1579- Sir Francis Drake on board the Golden Hind made the catch of his career. In the waters off Cartegena Columbia he attacked and captured one of the great Spanish treasure ships carrying Inca gold and silver from Peru. This one ship carried more wealth than the entire treasury then in Elizabeth’s England. And a fleet of these crossed the ocean twice a year. Drake instantly became a rich man. The galleon was called La Nuestra Senora De La Concepcion, but her crew nicknamed her “KaKaFuego” which some translate as “Spitfire”, but more closely means “Hot sh*t.”

1680- Pennsylvania became the first US colony to outlaw slavery.

1711- The first issue of England’s’ great periodical the Spectator first published. It was unique for a broadsheet in that it didn’t cover politics or doings at court but printed essays on social gossip, literary criticism, studies of manners and morals. It was said the Spectator helped begin the transformation of English gentry from ale-swilling philanderers to the well-bred, well-read snobs of the Victorian Era.

1777- Young artillery officer Alexander Hamilton was appointed to General George Washington’s personal staff.
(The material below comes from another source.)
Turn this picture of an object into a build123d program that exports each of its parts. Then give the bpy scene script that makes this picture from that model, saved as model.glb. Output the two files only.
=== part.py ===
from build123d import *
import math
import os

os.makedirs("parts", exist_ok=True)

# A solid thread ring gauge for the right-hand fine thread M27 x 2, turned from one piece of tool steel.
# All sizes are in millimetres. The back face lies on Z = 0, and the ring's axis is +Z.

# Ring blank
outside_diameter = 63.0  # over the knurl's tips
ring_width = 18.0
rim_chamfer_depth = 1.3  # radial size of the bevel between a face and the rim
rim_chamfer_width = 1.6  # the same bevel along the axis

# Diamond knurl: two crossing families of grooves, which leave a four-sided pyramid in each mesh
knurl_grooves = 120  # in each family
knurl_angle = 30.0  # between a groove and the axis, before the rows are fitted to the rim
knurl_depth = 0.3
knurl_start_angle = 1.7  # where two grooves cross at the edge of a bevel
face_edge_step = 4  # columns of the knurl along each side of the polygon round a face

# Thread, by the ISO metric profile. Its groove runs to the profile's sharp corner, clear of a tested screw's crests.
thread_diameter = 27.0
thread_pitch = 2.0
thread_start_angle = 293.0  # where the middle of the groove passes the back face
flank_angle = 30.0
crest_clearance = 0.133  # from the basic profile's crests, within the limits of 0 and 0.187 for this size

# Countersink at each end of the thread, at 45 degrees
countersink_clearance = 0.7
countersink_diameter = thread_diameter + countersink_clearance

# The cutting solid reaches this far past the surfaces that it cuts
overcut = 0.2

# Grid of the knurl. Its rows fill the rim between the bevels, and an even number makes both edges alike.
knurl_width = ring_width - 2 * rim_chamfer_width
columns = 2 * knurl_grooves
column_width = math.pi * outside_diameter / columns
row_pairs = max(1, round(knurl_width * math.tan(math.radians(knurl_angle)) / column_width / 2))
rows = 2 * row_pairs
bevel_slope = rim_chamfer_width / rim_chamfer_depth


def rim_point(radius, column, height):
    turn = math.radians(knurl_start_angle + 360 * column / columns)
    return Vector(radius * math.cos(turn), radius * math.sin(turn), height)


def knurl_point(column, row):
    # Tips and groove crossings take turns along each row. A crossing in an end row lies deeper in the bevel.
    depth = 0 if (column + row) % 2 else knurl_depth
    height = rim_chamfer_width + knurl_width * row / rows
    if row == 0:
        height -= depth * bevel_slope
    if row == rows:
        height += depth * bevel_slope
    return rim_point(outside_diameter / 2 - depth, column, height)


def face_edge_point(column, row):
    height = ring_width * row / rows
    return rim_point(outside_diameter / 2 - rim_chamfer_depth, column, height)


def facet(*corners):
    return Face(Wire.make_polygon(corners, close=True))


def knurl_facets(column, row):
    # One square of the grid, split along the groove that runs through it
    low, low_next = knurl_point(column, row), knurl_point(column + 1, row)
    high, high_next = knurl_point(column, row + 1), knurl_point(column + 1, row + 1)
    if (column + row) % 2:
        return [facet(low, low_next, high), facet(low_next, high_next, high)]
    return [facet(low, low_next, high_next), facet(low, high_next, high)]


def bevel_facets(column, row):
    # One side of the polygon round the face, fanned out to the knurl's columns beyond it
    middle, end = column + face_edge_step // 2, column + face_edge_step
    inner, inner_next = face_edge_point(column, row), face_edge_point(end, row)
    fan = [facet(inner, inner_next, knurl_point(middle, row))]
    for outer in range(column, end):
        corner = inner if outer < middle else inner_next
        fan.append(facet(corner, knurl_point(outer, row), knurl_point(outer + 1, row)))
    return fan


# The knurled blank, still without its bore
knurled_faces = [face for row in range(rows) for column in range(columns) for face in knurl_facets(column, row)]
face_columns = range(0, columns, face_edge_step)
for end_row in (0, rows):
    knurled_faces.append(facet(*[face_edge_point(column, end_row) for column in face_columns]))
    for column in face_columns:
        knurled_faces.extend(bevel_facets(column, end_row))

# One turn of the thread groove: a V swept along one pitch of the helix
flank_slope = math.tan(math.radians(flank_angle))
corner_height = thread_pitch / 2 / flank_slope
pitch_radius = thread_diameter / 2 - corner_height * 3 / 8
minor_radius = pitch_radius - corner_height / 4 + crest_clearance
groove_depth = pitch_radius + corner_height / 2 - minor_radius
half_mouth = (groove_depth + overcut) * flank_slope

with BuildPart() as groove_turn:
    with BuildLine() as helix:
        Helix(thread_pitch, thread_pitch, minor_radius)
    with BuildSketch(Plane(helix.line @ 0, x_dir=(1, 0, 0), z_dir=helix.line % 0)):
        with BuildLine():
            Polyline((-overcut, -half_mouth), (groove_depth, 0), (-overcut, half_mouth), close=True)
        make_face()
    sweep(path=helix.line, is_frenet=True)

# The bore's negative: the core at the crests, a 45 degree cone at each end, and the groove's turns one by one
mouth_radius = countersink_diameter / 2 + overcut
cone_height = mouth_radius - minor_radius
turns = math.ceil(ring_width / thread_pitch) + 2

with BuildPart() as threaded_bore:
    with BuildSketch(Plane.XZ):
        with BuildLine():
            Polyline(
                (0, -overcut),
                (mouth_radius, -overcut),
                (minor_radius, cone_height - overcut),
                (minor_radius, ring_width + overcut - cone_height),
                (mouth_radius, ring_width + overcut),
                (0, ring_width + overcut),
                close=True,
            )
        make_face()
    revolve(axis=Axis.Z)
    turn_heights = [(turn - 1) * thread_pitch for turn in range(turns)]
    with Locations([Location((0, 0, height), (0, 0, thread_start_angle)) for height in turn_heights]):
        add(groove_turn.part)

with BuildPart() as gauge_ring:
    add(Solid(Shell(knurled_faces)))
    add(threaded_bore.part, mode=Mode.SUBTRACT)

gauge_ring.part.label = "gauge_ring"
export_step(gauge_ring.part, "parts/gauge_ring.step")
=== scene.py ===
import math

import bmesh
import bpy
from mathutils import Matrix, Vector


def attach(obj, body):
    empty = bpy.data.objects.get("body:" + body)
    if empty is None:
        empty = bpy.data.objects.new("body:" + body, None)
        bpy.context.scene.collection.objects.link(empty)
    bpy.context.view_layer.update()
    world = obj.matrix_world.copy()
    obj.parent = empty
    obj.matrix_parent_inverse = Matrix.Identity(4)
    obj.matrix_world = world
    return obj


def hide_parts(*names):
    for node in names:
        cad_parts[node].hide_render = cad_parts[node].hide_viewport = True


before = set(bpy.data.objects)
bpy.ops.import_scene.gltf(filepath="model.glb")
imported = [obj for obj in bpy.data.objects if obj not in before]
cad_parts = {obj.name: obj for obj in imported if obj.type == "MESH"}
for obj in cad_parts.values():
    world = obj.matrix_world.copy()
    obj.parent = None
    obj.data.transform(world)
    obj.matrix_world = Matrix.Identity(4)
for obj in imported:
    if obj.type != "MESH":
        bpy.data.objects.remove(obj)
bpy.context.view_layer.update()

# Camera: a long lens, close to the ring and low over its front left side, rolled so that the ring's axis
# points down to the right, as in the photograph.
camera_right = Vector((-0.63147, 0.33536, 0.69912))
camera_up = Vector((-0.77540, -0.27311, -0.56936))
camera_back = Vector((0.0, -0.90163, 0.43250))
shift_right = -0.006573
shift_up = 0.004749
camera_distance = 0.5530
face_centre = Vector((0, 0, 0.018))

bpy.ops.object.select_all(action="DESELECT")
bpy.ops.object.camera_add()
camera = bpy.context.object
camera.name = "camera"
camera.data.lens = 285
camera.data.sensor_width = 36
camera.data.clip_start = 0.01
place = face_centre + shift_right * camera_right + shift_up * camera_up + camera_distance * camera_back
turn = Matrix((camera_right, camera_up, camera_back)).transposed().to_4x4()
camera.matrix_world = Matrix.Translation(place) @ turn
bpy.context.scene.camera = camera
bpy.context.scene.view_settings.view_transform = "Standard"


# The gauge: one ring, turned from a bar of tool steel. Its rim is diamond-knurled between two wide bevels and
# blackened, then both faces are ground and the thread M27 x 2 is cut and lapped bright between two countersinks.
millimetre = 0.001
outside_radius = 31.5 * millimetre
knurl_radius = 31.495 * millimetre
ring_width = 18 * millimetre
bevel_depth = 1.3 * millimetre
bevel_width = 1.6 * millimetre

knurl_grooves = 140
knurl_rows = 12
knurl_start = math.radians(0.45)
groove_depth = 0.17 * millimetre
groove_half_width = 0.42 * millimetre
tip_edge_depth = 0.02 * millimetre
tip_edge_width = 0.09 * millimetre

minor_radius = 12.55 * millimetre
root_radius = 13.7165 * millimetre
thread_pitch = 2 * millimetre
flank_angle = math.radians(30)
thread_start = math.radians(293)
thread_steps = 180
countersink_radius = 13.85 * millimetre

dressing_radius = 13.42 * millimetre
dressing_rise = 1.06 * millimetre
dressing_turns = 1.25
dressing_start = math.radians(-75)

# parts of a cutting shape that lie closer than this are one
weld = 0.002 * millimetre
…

This marked the beginning of Hamilton’s personal relationship with Washington that would last throughout the war and his presidency. Hamilton was his constant consultant, advisor and may have written many of Washington’s speeches. There is a rumor that GW may even have been Hamilton’s father since his only trip outside the US was to visit Bermuda. Hamilton was born illegitimately on the Virgin island of Nevis, but beyond that no evidence has ever been substantiated.

1808- Parliament outlawed the overseas slave trade within the British Empire.
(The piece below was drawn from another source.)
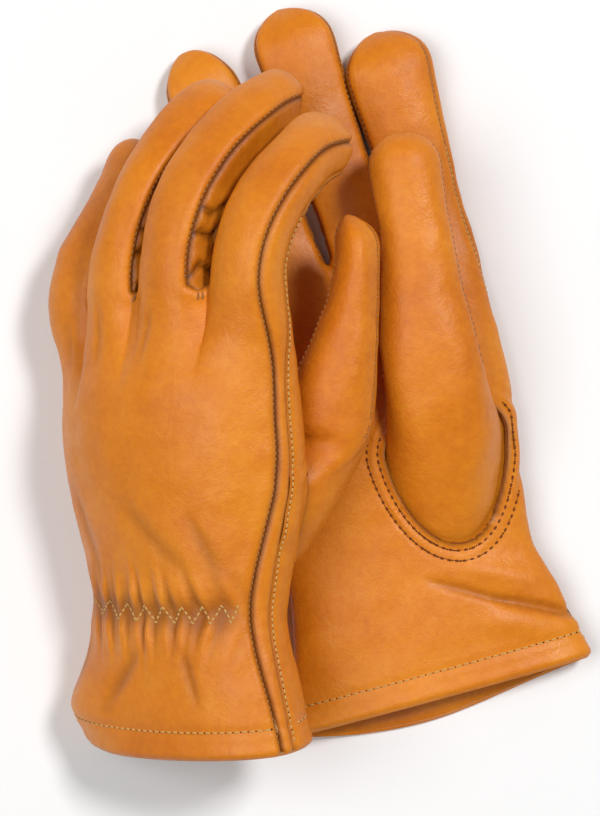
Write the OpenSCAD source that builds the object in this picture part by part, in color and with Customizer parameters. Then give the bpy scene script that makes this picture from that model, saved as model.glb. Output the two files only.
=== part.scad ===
// A pair of unlined leather work gloves. The right glove lies palm up on the table and
// the left glove lies palm down across it. Every leather panel is a thin curved shell.
// Hand frame of each glove: +X towards the thumb side, +Y towards the fingertips,
// +Z out of the back of the hand, origin at the middle of the cuff's mouth.

/* [Leather and thread] */
// Thickness of the leather
leather = 1.2; // [0.8:0.1:1.6]
// Thickness of the sewing thread as it lies on the leather
thread = 0.9; // [0.6:0.1:1.2]

/* [Hand] */
// Length from the edge of the cuff to the crotches of the fingers
hand_length = 158; // [135:1:185]
// Width of the hand with the glove pressed flat, at the knuckles
palm_width = 109; // [92:1:124]
// Width of the gathered wrist, pressed flat
wrist_width = 93; // [80:1:104]
// Width of the cuff's mouth, pressed flat
cuff_width = 110; // [94:1:128]
// Distance from the edge of the cuff to the gathered wrist line
wrist_height = 48; // [40:1:58]

/* [Fingers] */
// Length of the index finger from its crotch
index_length = 73; // [64:1:90]
// Length of the middle finger from its crotch
middle_length = 88; // [74:1:102]
// Length of the ring finger from its crotch
ring_length = 82; // [68:1:96]
// Length of the little finger from its crotch
little_length = 62; // [54:1:76]
// Girth of a finger as a share of the room that it has at the knuckles
finger_fill = 0.97; // [0.85:0.01:0.98]

/* [Thumb] */
// Length of the thumb piece from the foot of its U-shaped seam to its tip
thumb_length = 138; // [125:1:160]
// Half width of the thumb at its broad root
thumb_root = 21; // [17:0.5:23]

/* [Sewing] */
// Width of the hem that is turned in at the cuff
hem_width = 12; // [8:1:16]
// Distance from the hem's inner edge down to its row of stitches
hem_inset = 2.5; // [2:0.5:4]
// Width of the elastic tape inside the wrist
elastic_width = 9; // [6:1:12]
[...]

1815- Napoleon Bonaparte came ashore in France near Frejus on the Riviera and marched on Paris in a desperate gamble to regain his throne. He was attacking a nation of 14 million with just 1,200 followers. After his defeat in Russia and exile to Elba the European allies restored the Bourbon King and old aristocrats to France.

The old royals soon made it plain they learned nothing from the French Revolution and wanted to continue things as if it was still 1789. Little things like evicting war orphaned children into the street so some old aristocrat could have his crumbling chateau back. The Royal family also liked to spit on the tricolor flag and appeared in public in Russian uniforms, a uniform seen by French people as responsible for the deaths of many of their brothers and husbands. The peoples anger enabled Napoleon to recall old memories of Glory, and Liberte’.

At the sight of the little man in the plain black hat everyone went nuts. The whole Royal Army changed sides without a shot fired. His desperate gamble became a triumphal party and he was carried on the crowd’s shoulders back into the palace.

1836- A dozen or so Texans from Gonzales slip past Santa Anna’s Mexican army to join their friends in the Alamo. These are the last reinforcements to arrive.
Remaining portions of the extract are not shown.